Possiamo ancora parlare di arte come merce di scambio? In quali termini?
«Sicuramente sì, come merce di scambio a livello culturale. Ne possiamo parlare su diversi livelli. Quello geopolitico dove, abbiamo visto recentemente, il governo francese ha aperto il Louvre ad Abu Dhabi e il Pompidou a Shanghai, includendo reciproci scambi in ambito artistico (ad esempio, le mostre); o dove la Cina, con il progetto “One belt one road”, vuole dar vita a una nuova Via della Seta costituendo un’asse culturale e infrastrutturale fra Cina, Europa ed Africa. A livello locale, per cui manifestazioni fieristiche nazionali di arte vengono esportate in altri Paesi rispetto a quello d’origine, come Art Basel e Frieze. A livello privatistico, con grandi aziende che investono in iniziative artistiche o su luoghi riconosciuti come icone per puro branding (Pirelli, Prada, LVMH, Della Valle, Generali, per fare alcuni esempi). Infine, anche a livello concettuale, dove i temi si spostano su concetti contemporanei quali la parità di genere o l’immigrazione».
«Manifesta si inserisce perfettamente in questo panorama partendo proprio dalla sua mission, quella di rappresentare e raccontare i cambiamenti politici, economici e sociali dalla fine della Guerra Fredda fino all’integrazione europea, utilizzando come strumento il dialogo fra arte e società in Europa. Il bene di scambio in questo caso rimane il dialogo culturale fra i popoli».
Un’ultima domanda. Chi sono oggi gli attori sulla scena della diplomazia culturale, i nuovi mecenati dell’arte?

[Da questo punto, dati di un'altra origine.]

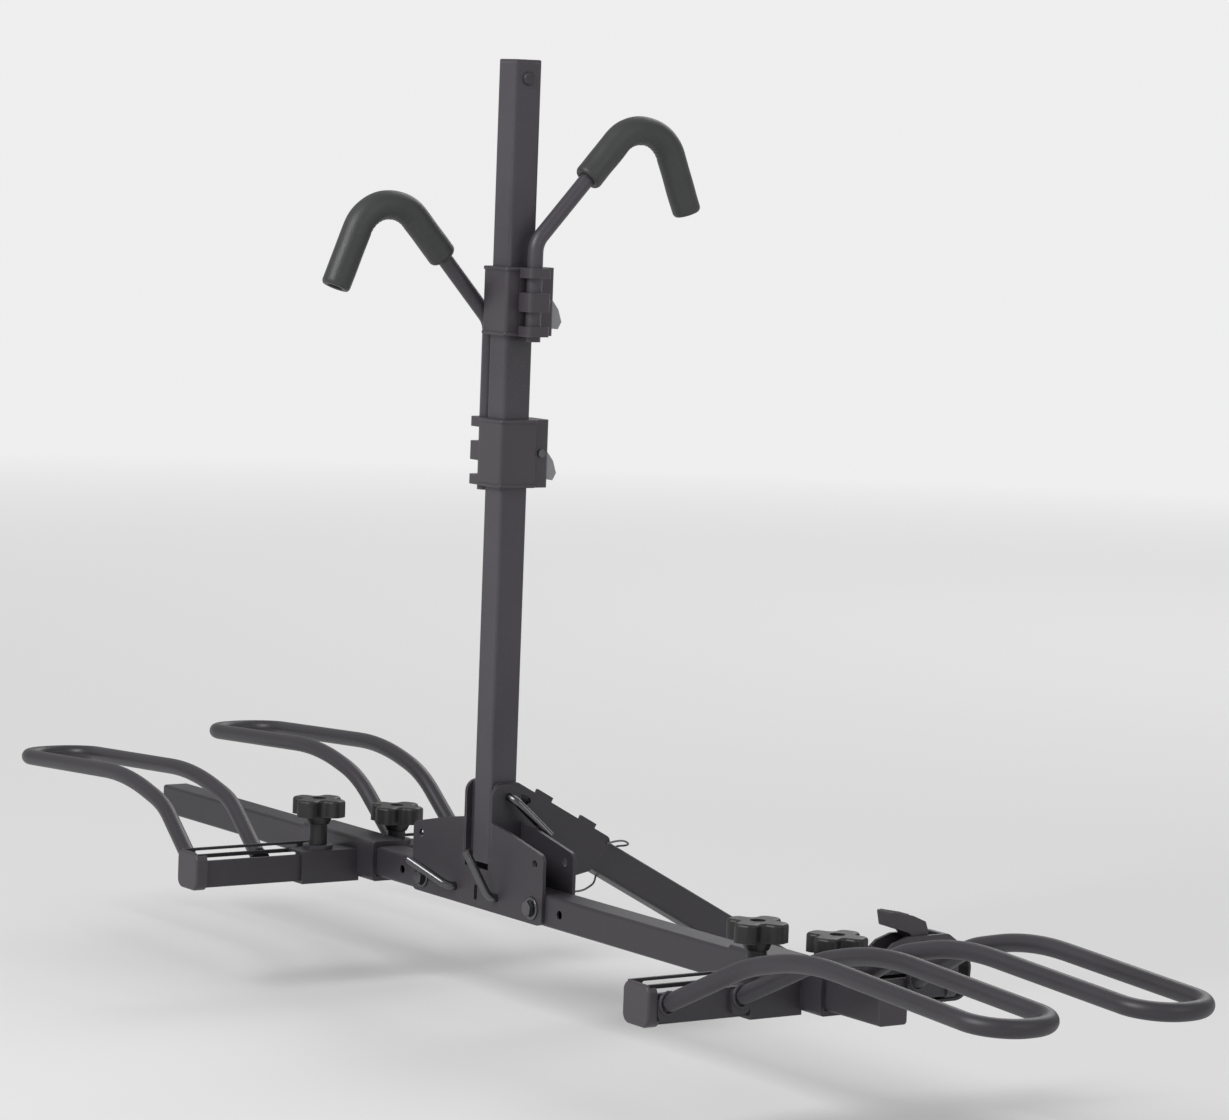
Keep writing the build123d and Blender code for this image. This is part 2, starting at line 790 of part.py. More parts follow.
def make_foam_grip(name, side, bottom, extra):
    places = [Vector(*p) for p in hook_places(side, bottom, extra)]
    rise = places[2] - places[1]
    start = places[1] + rise * foam_share
    fall = (places[4] - places[3]).normalized()
    with BuildPart() as foam:
        with BuildLine() as path:
            FilletPolyline(start, places[2], places[3], places[4] + fall * 4, radius=hook_crest_r)
        with BuildSketch(Plane(origin=path.line @ 0, z_dir=path.line % 0)):
            Circle(foam_r)
            Circle(rod_r + shaft_gap, mode=Mode.SUBTRACT)
        sweep()
    save(foam, name)


# The wheel strap on the far right bar: a band round the bar's end, a buckle and its paddle


def make_strap_band():
    top = bar_tall_top + strap_thickness / 2
    outer = far_inner + far_bar_length + bar_cap_wall
    low = bar_bottom - bar_cap_wall - strap_thickness / 2
    route = [(76, top), (outer + 17, top), (outer + 14, low), (106, low)]
    places = [point(strap_x, y, z) for y, z in route]
    with BuildPart() as band:
        with BuildLine() as path:
            FilletPolyline(*places, radius=[13, 15])
        with BuildSketch(Plane(origin=path.line @ 0, x_dir=(1, 0, 0), z_dir=path.line % 0)):
            Rectangle(strap_width, strap_thickness)
        sweep()
    save(band, "strap_band")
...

«Anche qui per rispondere dobbiamo muoverci su livelli diversi. A livello geopolitico abbiamo Paesi che sono specializzati nell’utilizzo della diplomazia culturale, come – li menzionavo prima – la Francia e la Cina; ma anche gli USA, lo abbiamo visto solo pochi giorni fa con l’insediamento di Biden dove la musica e la poesia hanno prevalso su tutto, rendendo globali le canzoni di Lady Gaga e Jennifer Lopez e le rime di Amanda Gorman. C’è poi il caso della Corea del Sud che, schiacciata fra super potenze quali Cina e Giappone, ha dovuto creare un’agenzia governativa per la diplomazia culturale come strumento di promozione del proprio Paese; da queste Hallyu – le note “onde culturali coreane” – nascono fenomeni come i BTS del KPOP, artisti quali Do Ho Suh (la sua mostra a Washington ha avuto più di un milione di visitatori nel 2018) o ancora l’Oscar al film Parasite. A livello geolocale, invece, abbiamo Fondazioni e grandi aziende che fungono da nuovi mecenati dell’arte, basti pensare a quelle italiane come Prada con la sua Fondazione, a Pirelli con l’Hangar, e a quelle francesi come la Fondazione Picasso e la Fondazione LVMH».